Two factors stood out tasting this chocolate. First was its smooth texture and thick, soft melt, which was quite unlike the chalkiness sometimes found in 85%-and-above chocolate. Second was the intense flavour of fennel that seemed to function as a sheer overlay. While the bar had notes of hazelnut, walnut, iron, burnt toast and even – though this clearly marks me Australian and I believe derives from the mineral strength of the cacao – burnt toast with a skerrick of vegemite, the fennel was ever-present. 

Nocturne’s thick texture and and lack of sweetness makes it not for the faint of [chocolate] heart. The bar does, however, exemplify how diverse chocolate can be, depending on the cacao used, what type of sugar is chosen, and whether emuslifiers or vanilla are added. To further illustrate this…

Lindt 90%

Lindt 90%

Not to give the game away, but WHY OH WHY is this not available in Australia?

My opinions of Lindt are as follows: 70% no thanks, 85% yes please, Excellence Chili the perfect accompaniment to watching Ellen with my mother on the couch. (I miss watching Ellen with my mother on the couch!)

Here is the first line of my tasting notes on Lindt’s 90% bar: HOLY MOLY COOKIES BROWNIES COOKIE COOKIES COOKIES IF NOT SWEET.

I’m nothing if not eloquent.

But I do stand by my reaction. Each time I have this, I’m overwhelmed by how much it tastes like a malt-y, wheat-y, oat-y chocolate chip cookie – just without the sweetness. I love it. Absolutely love it. To me, it’s not bitter, or at least not in an acrid, screw-up-your-face way. Though I must admit that I gave some to L.MiteMaster and Mrs.C and they looked at me like I was crazy when I said “cookies!”

Lindt 90%

Lindt => Cookies => Cookie Monster => Sesame Street theme in my head.

I think the cookie idea emanates from the bar’s strong vanilla flavour. To Lindt’s credit, they opt here for real vanilla rather than the fake vanillin flavouring used by so many large-scale chocolate companies.

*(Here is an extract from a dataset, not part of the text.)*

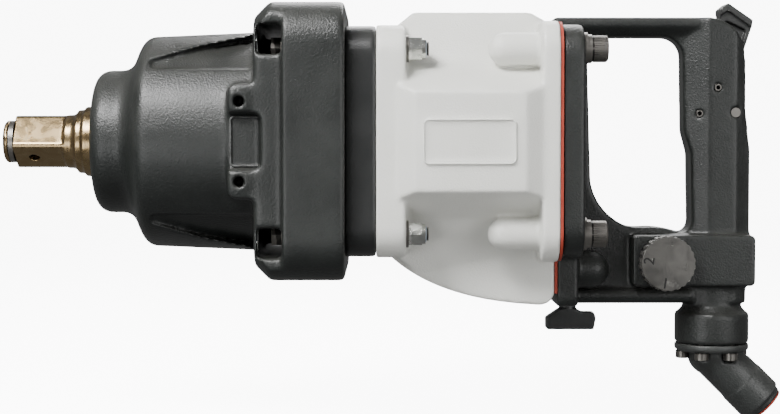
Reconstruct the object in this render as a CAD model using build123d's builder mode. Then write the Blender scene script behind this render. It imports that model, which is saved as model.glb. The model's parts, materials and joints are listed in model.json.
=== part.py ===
# One-inch air impact wrench with a D-handle, outside trigger and twin-hammer mechanism.
# X runs along the tool axis from the square drive to the handle, Z is up, -Y is the near side.
# The origin is the centre of the square drive's cross pin hole.
from build123d import *
from math import acos, atan2, cos, hypot, radians, sin
import os

os.makedirs("parts", exist_ok=True)

# ---------- fits and clearances ----------
running_fit = 0.05          # radial play of a shaft in its bush or bore
press_play = 0.02           # radial play of a pressed or clamped piece
moving_gap = 0.5            # gap between faces that pass each other
thread_play = 0.05          # radial play of a screw in its tapped hole
bolt_play = 0.3             # radial play of a bolt in its clearance hole

# ---------- square drive and anvil ----------
drive_square = 25.4
drive_corner_radius = 3.0
drive_turn = 55.1           # degrees that the square is turned about the tool axis
pin_hole_radius = 3.25
nose_x = -19.3
nose_radius = 13.5
nose_chamfer = 1.6
ring_groove_x = -16.0
ring_groove_width = 3.5
ring_groove_radius = 10.5
retaining_ring_wall = 1.4
retaining_ring_split = 2.6
square_root_x = 19.0
root_radius = 17.0
flare_radius = 20.2
anvil_radius = 22.2
anvil_core_radius = 20.0
anvil_lug_radius = 29.0
anvil_lug_half_angle = 18.0
anvil_tail_radius = 10.0
anvil_collar_radius = 27.0

# ---------- hammer case ----------
case_front_x = 39.5
boss_radius = 45.2
boss_length = 23.5
boss_round = 9.0
shoulder_length = 36.5
shoulder_radius = 66.5
barrel_end_radius = 69.5
case_bore_radius = 60.0
case_wall_at_recess = 3.2
flange_step_length = 17.7
flange_bar_length = 37.0
cage_end_room = 4.9         # between the cage's hub and the intermediate plate
flange_half = 84.0
flange_side_half = 77.0     # half width of the flange's front step
flange_corner_radius = 25.0
flange_chamfer = 9.5
lip_thickness = 1.2
seal_width = 3.4
bushing_length = 50.0
bushing_wall = 5.8
thrust_washer_thickness = 4.0
collar_length = 6.0
recess_inner_z = 44.0       # edge of the raised side panel

# ---------- side handle ears ----------
ear_length = 15.3            # from the flange to the front of the ears
ear_outer_y = 76.5
ear_half_height = 34.5
ear_pad_y = 70.0
ear_pad_half_height = 16.5
ear_pad_length = 19.6
side_hole_setback = 7.0      # from the front of the ears
side_hole_spacing = 48.0
side_hole_radius = 3.4
side_hole_depth = 14.0
side_boss_radius = 6.0

# ---------- twin hammers and cage ----------
cage_radius = 57.5
cage_front_thickness = 7.0
cage_rear_thickness = 8.0
cage_hub_radius = 24.0
cage_hub_length = 16.0
cage_web_half_angle = 15.0
cage_web_wall = 5.0
hammer_thickness = 28.0
hammer_spacing = 4.0
hammer_radius = 52.5
hammer_half_width = 43.0
hammer_bore_radius = 32.5
hammer_notch_half_width = 17.6
hammer_notch_radius = 38.5
hammer_pin_radius = 5.5
hammer_pin_centre = 45.0
hex_across_flats = 21.4

# ---------- intermediate plate ----------
plate_thickness = 18.6
plate_half = 70.0
plate_corner_radius = 18.0
plate_spigot_length = 3.0
plate_shaft_hole_radius = 21.0

# ---------- air motor ----------
motor_length = 110.4
motor_bore_radius = 54.0
front_end_plate_thickness = 19.4
rear_end_plate_thickness = 18.0
liner_bore_radius = 42.5
liner_offset = 4.0
rotor_radius = 38.0
rotor_end_gap = 0.4
vane_count = 6
vane_slot_width = 6.0
vane_slot_depth = 20.0
vane_play = 0.15
front_bearing_bore = 12.5   # radii and width of the front ball bearing
front_bearing_radius = 26.0
front_bearing_width = 15.0
front_ball_radius = 3.55
front_ball_count = 9
rear_bearing_bore = 10.0
rear_bearing_radius = 23.5
rear_bearing_width = 14.0
rear_ball_radius = 3.4
rear_ball_count = 8
ball_play = 0.1

# ---------- motor housing ----------
fastener_offset = 56.0      # case bolts and handle screws stand at (+-this, +-this)
housing_flange_half = 70.5
housing_flange_thickness = 18.1
housing_rear_flange_half = 73.0
housing_rear_flange_thickness = 11.0
housing_corner_radius = 18.0
pad_half_width = 30.0
pad_top = 80.1
pad_side = 79.5
pad_front_setback = 22.9    # from the housing's front face
pad_rear_setback = 18.0     # from the housing's rear face
channel_radius = 11.5
rear_boss_radius = 10.0
rear_boss_length = 33.0
bulge_depth = 101.6
bulge_half_width = 38.0
bulge_front_half_width = 27.0
exhaust_half_width = 15.0
exhaust_length = 35.0
screen_setback = 52.0       # from the housing's rear face
bulge_length = 101.0
screen_thickness = 2.0
label_length = 55.2
label_height = 26.7
label_rise = 0.8

# ---------- case bolts and nuts (M8), handle screws (M10) ----------
bolt_radius = 4.0
bolt_head_flats = 13.0
bolt_head_height = 6.0
washer_radius = 8.2
washer_thickness = 1.6
nut_height = 8.0
nut_collar_height = 2.2
bolt_stick_out = 1.8
head_pocket_radius = 9.5
screw_radius = 5.0
screw_head_radius = 7.9
screw_head_height = 10.0
screw_socket_flats = 8.0
flat_washer_radius = 10.0
flat_washer_thickness = 2.0
spring_washer_radius = 8.75
spring_washer_thickness = 2.6
screw_grip = 22.0           # thread length in the motor housing

# ---------- gasket and handle ----------
gasket_thickness = 1.6
gasket_bore_radius = 46.0
handle_plate_thickness = 13.4
handle_plate_half = 71.0
handle_plate_corner_radius = 20.0
plate_tail_half_width = 38.0
plate_tail_z = -96.0
arm_top_z = 78.3
arm_under_z = 66.0
arm_half_width = 15.0
grip_half_width = 17.0
grip_reach = 108.0          # from the mounting plate to the grip's outer face
handle_round = 25.0
lower_bar_z = -102.6
lower_bar_top_z = -93.0
block_reach = 36.0          # from the mounting plate to the valve block
block_length = 77.0
block_top_z = -59.0
block_bottom_z = -91.0
block_half_width = 22.0
passage_radius = 12.0
passage_y = 20.0
passage_z = -80.0
inlet_reach = 89.5
inlet_boss_radius = 23.5
inlet_boss_top_z = -105.0
inlet_boss_bottom_z = -128.6
air_bore_radius = 8.0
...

I love that there is no tanginess or fruitiness to the LIndt 90%, nor even much earthiness. The chocolate simply has that lingering cookie flavour and a hint of brownies – the kind made with cocoa powder instead of melted chocolate (which is not usually a good thing, but works here).

Seeing as I’ve been rather verbose these past two days, I’ll cut myself off here. Though only from the writing, mind you. Not from the chocolate.